Given material —
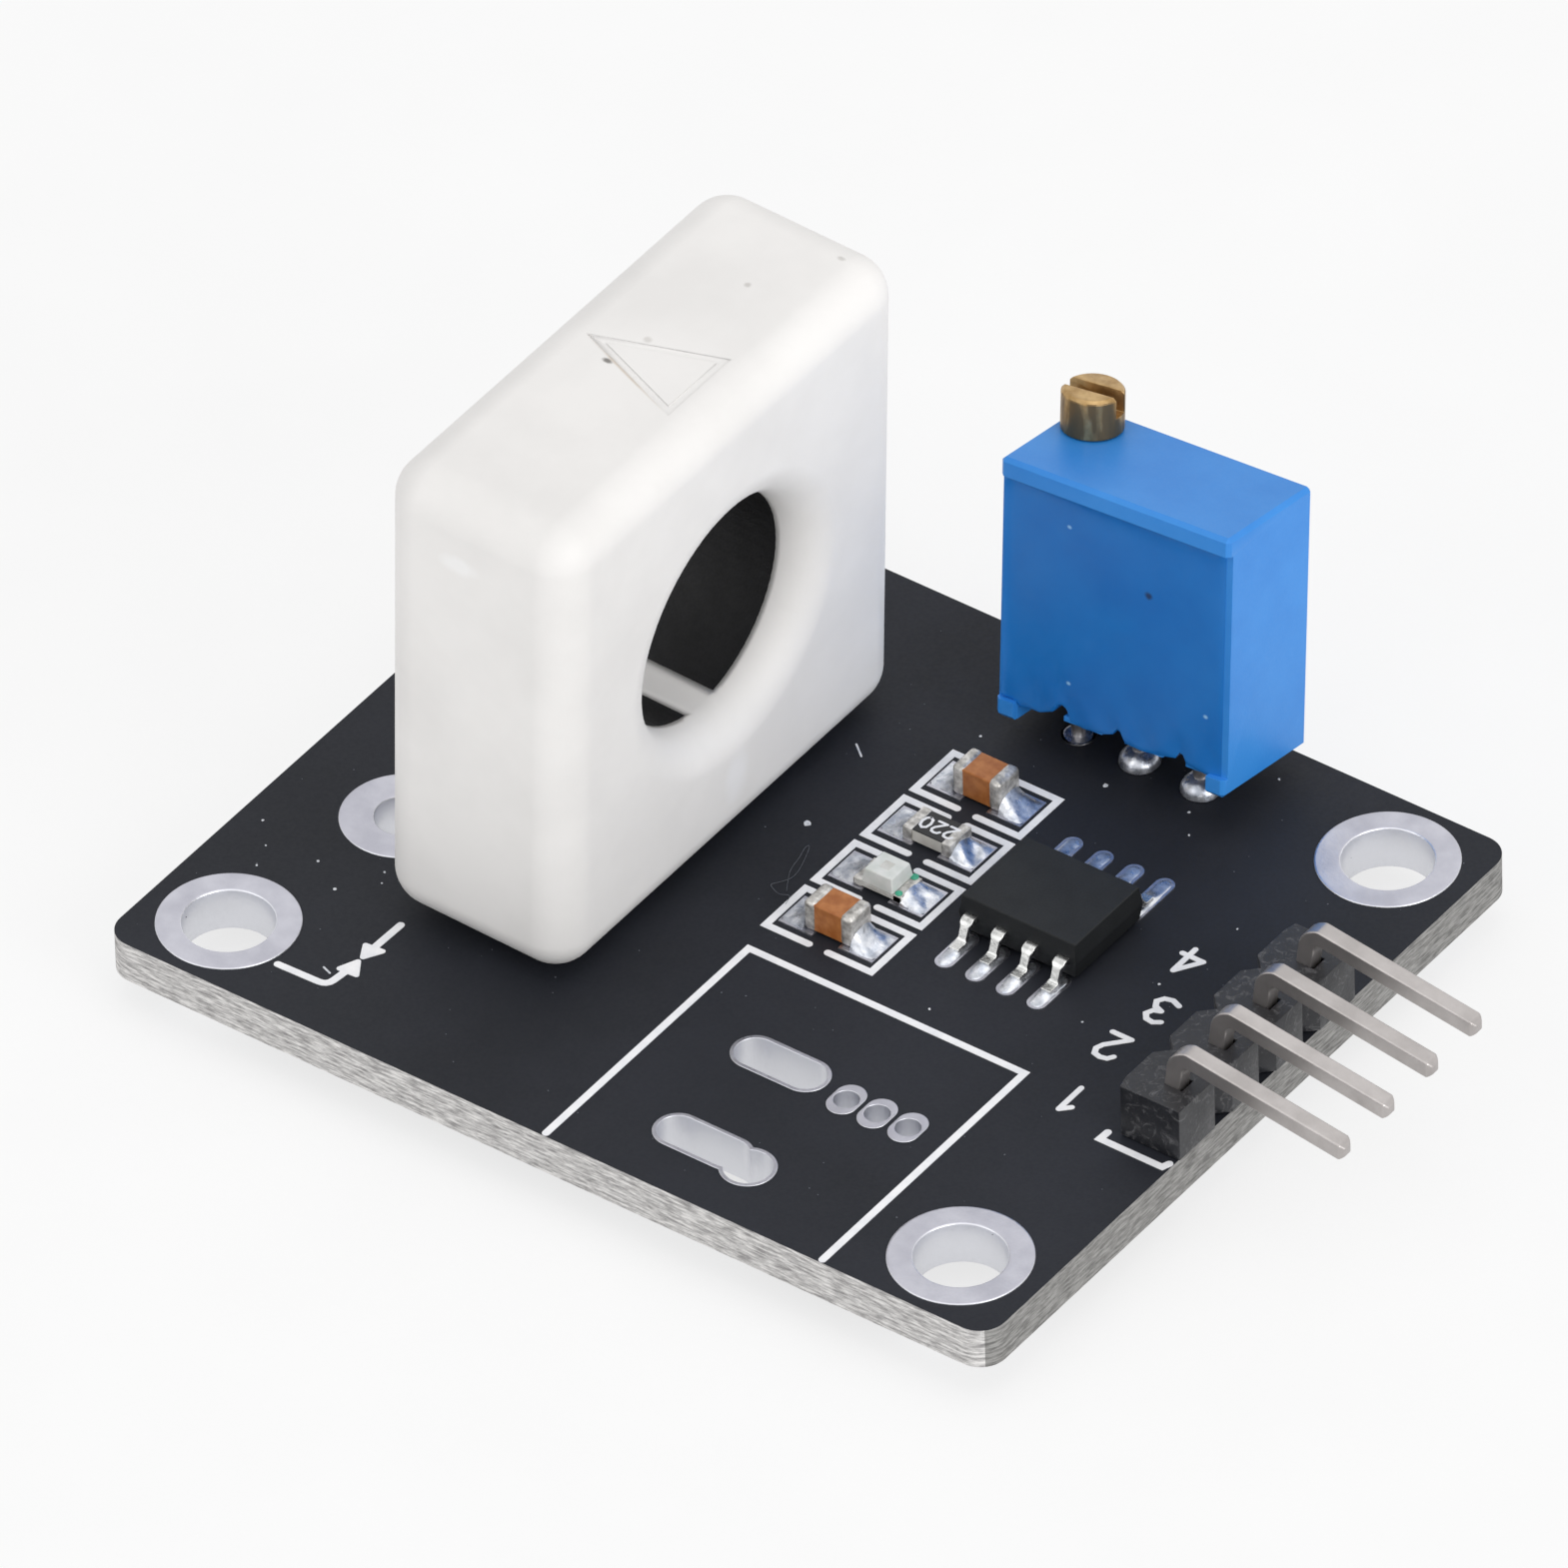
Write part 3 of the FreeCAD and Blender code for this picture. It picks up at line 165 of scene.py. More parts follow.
bpy.context.scene.view_settings.view_transform = "Standard"
world = bpy.data.worlds.new("studio")
bpy.context.scene.world = world
world.use_nodes = True
sky = world.node_tree
sky.nodes.clear()
white = add(sky, "Background", {"Color": WHITE, "Strength": 1.0})
fill = add(sky, "Background", {"Color": WHITE, "Strength": AMBIENT})
either = add(sky, "MixShader", {0: seen_directly(sky), 1: fill, 2: white})
add(sky, "OutputWorld", {"Surface": either})
for name, (place, width, power) in LAMPS.items():
    lamp = bpy.data.lights.new(name, "AREA")
    lamp.size = width
    lamp.energy = power
    holder = put(name, lamp)
    holder.location = place
    holder.rotation_euler = (-Vector(place)).to_track_quat("-Z", "Y").to_euler()
print("lamps:", ", ".join(LAMPS))

# %% [markdown]
# ## How the materials are made
# Every finish is one Principled shader with a pattern in its colour, its roughness and its bump, and
# only the floor's paper also glows. The patterns read Object coordinates, which are metres in the
# part's own frame, so a grain of 0.2 mm is a noise scale of 1000 / 0.2. One recipe serves them all: a
# coarse noise moves the colour between two neighbours, and a fine noise gives the grain.

# %% A recipe for a grained surface
PATCH_CONTRAST, GRAIN_CONTRAST = (0.35, 0.65), (0.3, 0.7)
ROUGHNESS_SPREAD = 0.06
RELIEF_SHARE = 0.3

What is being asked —
Copy each line that contains the word "scene".

Expected answer —
Write part 3 of the FreeCAD and Blender code for this picture. It picks up at line 165 of scene.py. More parts follow.
bpy.context.scene.view_settings.view_transform = "Standard"
bpy.context.scene.world = world